Furthermore, Article 16 of the Act of 13th April 2022 on special solutions to prevent the support of aggression against Ukraine and to protect national security explicitly prohibits the use, application or promotion of symbols or names supporting the aggression of the Russian Federation against Ukraine, under penalty of a fine, restriction of liberty or imprisonment for up to 2 years.
These provisions could be the basis for prosecutions of those who praise Russia’s war in Ukraine and other acts of aggression. However, they have not been used in this context so far by Polish authorities, chiefly, because of widespread pro-Ukraine attitudes in Poland that make it an unlikely place for publicly demonstrating support for Russia’s aggression. So far, no major displays of pro-Russian war symbols have been recorded, only rather isolated instances of commentators’ condoning or relativizing the Russian war.
German Courts Between Free Speech and Victim’s Protection
Although memory policies in Germany have also incorporated the memory of the Socialist Unity Party (SED) regime in the GDR, the focus, especially of legal mnemonic measures, remains on the Nazi atrocities, most importantly on the Shoah. Only the Holocaust denial is explicitly incriminated (Article 130 (3) Criminal Code), which creates tension with the 2008 EU Framework Decision on racism and xenophobia and has resulted in an ongoing infringement procedure against Germany. The assembly laws specifically protect the commemoration of Nazism’s victims and facilitate restricting assemblies at their commemoration sites. Courts have expanded this possibility to allow restrictions of provocative assemblies on specific commemorative days.
Likewise, the prohibition of the use of symbols under criminal law was originally limited to the symbols of Nazi organizations. In 1960, it was expanded to include symbols of all prohibited organizations. Still, Nazi organizations are the only ones explicitly mentioned in the relevant provision (Article 86 (1) No. 4, 86a of the Criminal Code). As it is limited to symbols of prohibited organizations, unlike in Lithuania and Poland, symbols of the current Russian aggression are hence not per se prohibited. However, other legal provisions limit the use of such symbols, most notably, the offences of condoning a war of aggression (Article 140 No. 2 Criminal Code) and incitement of hatred (Article 130 (1), (2) Criminal Code). In contrast, provisions to protect the public order in police and assembly laws barely pose relevant limits because the criminal provisions are considered exhaustive for restricting the content of speech.
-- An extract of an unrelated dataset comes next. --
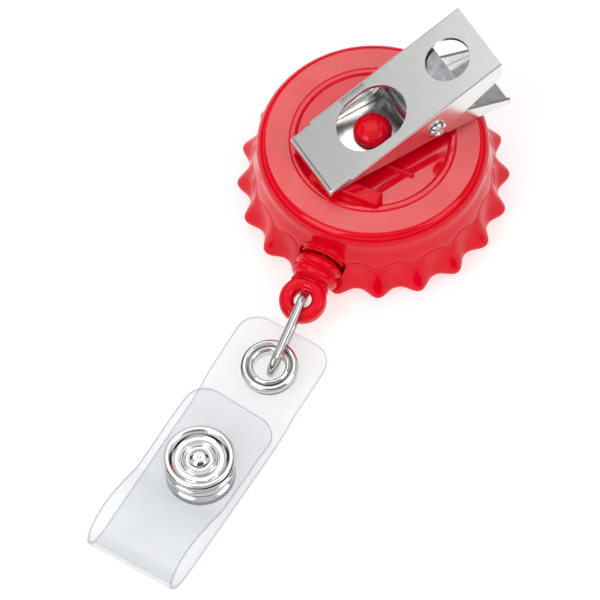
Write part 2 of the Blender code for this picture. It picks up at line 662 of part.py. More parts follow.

Safeguarding the public order can serve as a basis for restricting only certain forms of gatherings where an aggressive and provocative behavior creates a climate of violence and intimidation. This (narrowly interpreted) principle roots in the memory policy against propagating Nazism, namely through marches using Nazi rites, flags, or songs.
In April and May, there have been repeated pro-Russian demonstrations in Germany, officially labelled against “discrimination of Russian speaking citizens”. These demonstrations have provoked harsh criticism and dismay among politicians and citizens. Consequently, they have confronted public authorities and courts with the difficult question which symbols and slogans are prohibited under “condoning of a war of aggression” or “incitement of hatred”. The established case law emphasizes the importance of the fundamental right to freedom of expression for a democracy, hence requiring criminal provisions to be interpreted restrictively. The respective statements need to be unambiguous, meaning that they cannot be given a lawful meaning in a particular context.
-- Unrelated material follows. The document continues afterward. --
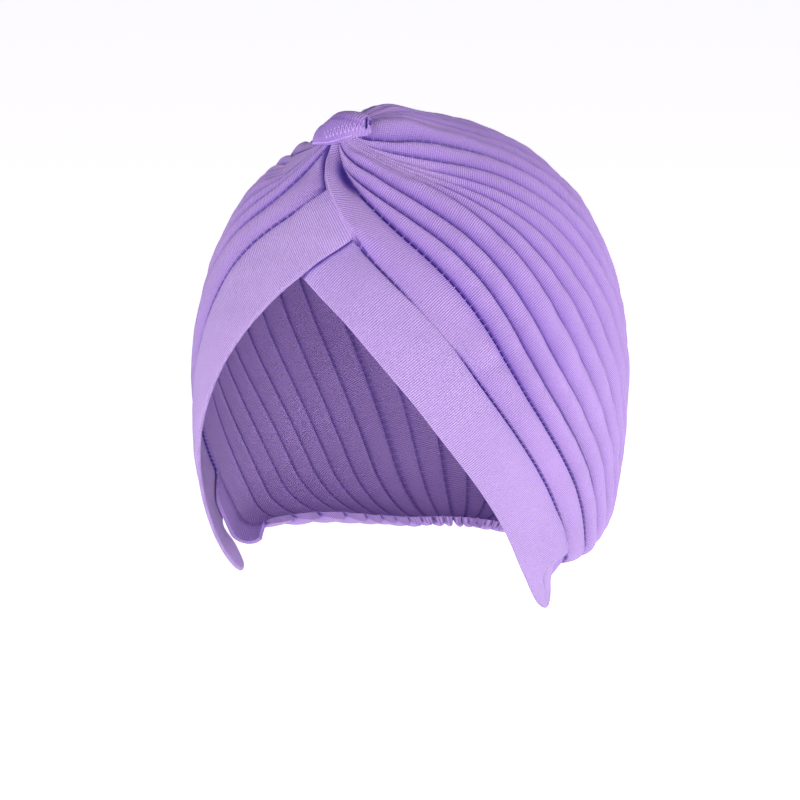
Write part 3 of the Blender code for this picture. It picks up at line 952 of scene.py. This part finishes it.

The ensuing interpretative margin has resulted in diverse measures and court decisions regarding the display of pro-Russian war symbols. Most authorities, in part based on instructions or decrees of the Länder ministries of the interior, have prohibited the display of the Z symbol during pro-Russian assemblies; some have also prohibited the V symbol, the St. George Ribbon, flags of the USSR, flags of the Donezk and Luhansk regions, or under specific circumstances, even flags of the Russian Federation and Ukraine. Some authorities even banned vehicle convoys altogether. Higher court decisions confirmed the prohibition of the letter “Z”, including its circumvention (Higher Administrative Court Saxony-Anhalt, 28 April 2022 on a shirt “mmhhh Z-itronenlimonade” (lemonade) with an oversized “Z”) and the ban of Ukrainian flags and military songs at Soviet war memorials on May 8 and 9 (Higher Administrative Court Berlin, 9 May 2022). Both lower instances had ruled differently. A ban of the St. George Ribbon, however, has been held illegal. According to the Higher Administrative Court North Rhine-Westphalia (Order of 6 May 2022), its meaning was ambiguous as it could not only be understood as supporting the Russian aggression, but also as a mere symbol for the Soviet victory over Nazi Germany. Besides, the court argued, the ribbon was not sufficiently known to the German population so as to be understood as condoning the aggression and to threaten public peace.
Conclusion
In the Baltics and in Poland, authorities have expressly prohibited propagating Russia’s war of aggression in Ukraine, also through banning the display of relevant symbols. These states have eagerly expanded their criminal law frameworks, that had already included militant democracy provisions criminalizing incitement to or condoning breaches of peace and democratic order, for example through propagation of undemocratic regimes and condoning the war of aggression. Germany maintains its constitutionally rooted skepticism towards restricting specific opinions (“Sonderrecht”), which is only nuanced for the a priori prohibition of promoting Nazism. It has not introduced any specific prohibition of propagating Russia’s war. However, the German provisions protecting the international peace, internal public peace or dignity of national and ethnic groups provide tools to adequately respond to the Russian war propaganda.
The authors are grateful to the Volkswagen Foundation for supporting this study within their research grant allocated for the consortium project ‘MEMOCRACY’ (2021-2024).